Among the entries below, extract exactly the lines that run from the one with "Turn this picture" through the one with "lip_radius = 2.0", both ends included.
— START OF Provided material —
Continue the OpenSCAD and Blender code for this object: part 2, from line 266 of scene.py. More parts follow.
— END OF Provided material —
— START OF Provided material —
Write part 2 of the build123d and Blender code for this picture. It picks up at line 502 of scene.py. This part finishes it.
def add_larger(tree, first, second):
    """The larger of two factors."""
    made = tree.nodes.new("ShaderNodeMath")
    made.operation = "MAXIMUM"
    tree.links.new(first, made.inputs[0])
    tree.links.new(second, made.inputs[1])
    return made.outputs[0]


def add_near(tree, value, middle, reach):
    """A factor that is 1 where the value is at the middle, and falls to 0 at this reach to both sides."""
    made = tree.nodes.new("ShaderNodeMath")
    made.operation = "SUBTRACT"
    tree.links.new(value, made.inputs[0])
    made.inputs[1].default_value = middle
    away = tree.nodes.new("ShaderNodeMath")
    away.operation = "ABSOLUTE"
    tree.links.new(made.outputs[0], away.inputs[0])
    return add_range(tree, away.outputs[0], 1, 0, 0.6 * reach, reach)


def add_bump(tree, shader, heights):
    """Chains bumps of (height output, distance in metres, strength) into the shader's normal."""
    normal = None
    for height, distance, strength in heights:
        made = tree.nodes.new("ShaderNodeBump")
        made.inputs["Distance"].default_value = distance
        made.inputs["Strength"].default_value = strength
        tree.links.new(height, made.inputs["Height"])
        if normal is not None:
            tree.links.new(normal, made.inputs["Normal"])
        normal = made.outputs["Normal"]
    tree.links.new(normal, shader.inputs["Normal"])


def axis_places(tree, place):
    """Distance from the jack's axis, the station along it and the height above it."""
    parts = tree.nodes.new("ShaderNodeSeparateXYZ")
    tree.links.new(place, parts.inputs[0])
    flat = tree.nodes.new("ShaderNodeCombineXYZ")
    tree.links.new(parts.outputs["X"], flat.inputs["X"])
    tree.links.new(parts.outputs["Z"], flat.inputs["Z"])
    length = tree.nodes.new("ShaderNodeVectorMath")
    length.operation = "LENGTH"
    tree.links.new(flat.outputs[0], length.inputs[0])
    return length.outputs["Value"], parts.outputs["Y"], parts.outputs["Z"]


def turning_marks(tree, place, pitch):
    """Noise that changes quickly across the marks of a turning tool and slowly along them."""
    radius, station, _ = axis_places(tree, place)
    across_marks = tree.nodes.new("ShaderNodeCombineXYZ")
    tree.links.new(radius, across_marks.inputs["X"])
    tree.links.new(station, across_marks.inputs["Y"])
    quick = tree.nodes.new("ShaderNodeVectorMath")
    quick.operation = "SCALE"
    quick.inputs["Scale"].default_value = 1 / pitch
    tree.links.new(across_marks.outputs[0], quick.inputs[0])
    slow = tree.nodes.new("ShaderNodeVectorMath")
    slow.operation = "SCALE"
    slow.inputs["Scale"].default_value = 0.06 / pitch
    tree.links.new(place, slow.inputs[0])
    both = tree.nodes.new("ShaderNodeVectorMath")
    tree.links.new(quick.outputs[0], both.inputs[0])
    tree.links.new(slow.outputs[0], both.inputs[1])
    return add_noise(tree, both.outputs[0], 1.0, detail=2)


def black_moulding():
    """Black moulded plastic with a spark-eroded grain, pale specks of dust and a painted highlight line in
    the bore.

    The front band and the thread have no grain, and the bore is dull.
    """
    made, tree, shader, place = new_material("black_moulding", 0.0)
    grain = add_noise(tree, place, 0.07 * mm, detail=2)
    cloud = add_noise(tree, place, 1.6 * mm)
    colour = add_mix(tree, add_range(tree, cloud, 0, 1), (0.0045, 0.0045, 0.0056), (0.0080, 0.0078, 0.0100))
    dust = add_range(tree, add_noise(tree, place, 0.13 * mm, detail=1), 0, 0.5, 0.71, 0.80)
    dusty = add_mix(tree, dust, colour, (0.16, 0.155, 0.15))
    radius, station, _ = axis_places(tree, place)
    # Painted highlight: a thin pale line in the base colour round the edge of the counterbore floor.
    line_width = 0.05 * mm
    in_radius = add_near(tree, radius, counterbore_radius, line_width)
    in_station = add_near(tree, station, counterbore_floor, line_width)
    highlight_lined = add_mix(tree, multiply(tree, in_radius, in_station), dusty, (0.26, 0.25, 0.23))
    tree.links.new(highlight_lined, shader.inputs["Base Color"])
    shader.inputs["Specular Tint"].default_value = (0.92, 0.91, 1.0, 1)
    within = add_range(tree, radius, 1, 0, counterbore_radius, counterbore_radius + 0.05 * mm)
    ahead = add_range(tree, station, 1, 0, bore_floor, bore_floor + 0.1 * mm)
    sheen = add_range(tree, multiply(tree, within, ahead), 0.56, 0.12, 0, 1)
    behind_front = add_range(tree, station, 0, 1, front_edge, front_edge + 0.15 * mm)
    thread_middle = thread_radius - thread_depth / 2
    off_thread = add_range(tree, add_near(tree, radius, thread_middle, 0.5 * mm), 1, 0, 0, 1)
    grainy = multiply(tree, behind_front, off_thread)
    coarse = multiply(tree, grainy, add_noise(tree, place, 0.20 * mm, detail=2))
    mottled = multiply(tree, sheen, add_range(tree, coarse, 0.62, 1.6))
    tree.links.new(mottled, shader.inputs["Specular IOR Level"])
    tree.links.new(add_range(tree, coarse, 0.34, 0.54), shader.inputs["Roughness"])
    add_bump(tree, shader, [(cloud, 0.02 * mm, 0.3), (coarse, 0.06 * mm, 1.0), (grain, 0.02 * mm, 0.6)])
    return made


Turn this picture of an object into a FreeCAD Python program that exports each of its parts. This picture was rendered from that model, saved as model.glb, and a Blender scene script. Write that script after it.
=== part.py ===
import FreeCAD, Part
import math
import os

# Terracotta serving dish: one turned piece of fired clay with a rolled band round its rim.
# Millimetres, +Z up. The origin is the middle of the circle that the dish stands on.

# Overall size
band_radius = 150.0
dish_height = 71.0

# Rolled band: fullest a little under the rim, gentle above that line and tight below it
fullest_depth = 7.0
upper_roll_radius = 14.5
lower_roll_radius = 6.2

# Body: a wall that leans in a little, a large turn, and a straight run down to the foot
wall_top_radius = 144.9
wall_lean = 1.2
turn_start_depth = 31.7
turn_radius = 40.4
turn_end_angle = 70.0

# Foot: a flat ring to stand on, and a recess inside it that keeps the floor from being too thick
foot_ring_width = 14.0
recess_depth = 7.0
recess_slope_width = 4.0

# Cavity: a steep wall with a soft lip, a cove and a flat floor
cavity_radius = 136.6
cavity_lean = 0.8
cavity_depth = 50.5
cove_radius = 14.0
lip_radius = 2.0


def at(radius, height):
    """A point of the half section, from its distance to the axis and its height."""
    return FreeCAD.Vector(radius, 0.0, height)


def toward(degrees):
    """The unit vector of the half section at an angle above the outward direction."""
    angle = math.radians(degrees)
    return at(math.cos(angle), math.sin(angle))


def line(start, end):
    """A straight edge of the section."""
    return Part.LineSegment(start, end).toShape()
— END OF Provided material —
• [Response to this exercise]:
Turn this picture of an object into a FreeCAD Python program that exports each of its parts. This picture was rendered from that model, saved as model.glb, and a Blender scene script. Write that script after it.
=== part.py ===
import FreeCAD, Part
import math
import os

# Terracotta serving dish: one turned piece of fired clay with a rolled band round its rim.
# Millimetres, +Z up. The origin is the middle of the circle that the dish stands on.

# Overall size
band_radius = 150.0
dish_height = 71.0

# Rolled band: fullest a little under the rim, gentle above that line and tight below it
fullest_depth = 7.0
upper_roll_radius = 14.5
lower_roll_radius = 6.2

# Body: a wall that leans in a little, a large turn, and a straight run down to the foot
wall_top_radius = 144.9
wall_lean = 1.2
turn_start_depth = 31.7
turn_radius = 40.4
turn_end_angle = 70.0

# Foot: a flat ring to stand on, and a recess inside it that keeps the floor from being too thick
foot_ring_width = 14.0
recess_depth = 7.0
recess_slope_width = 4.0

# Cavity: a steep wall with a soft lip, a cove and a flat floor
cavity_radius = 136.6
cavity_lean = 0.8
cavity_depth = 50.5
cove_radius = 14.0
lip_radius = 2.0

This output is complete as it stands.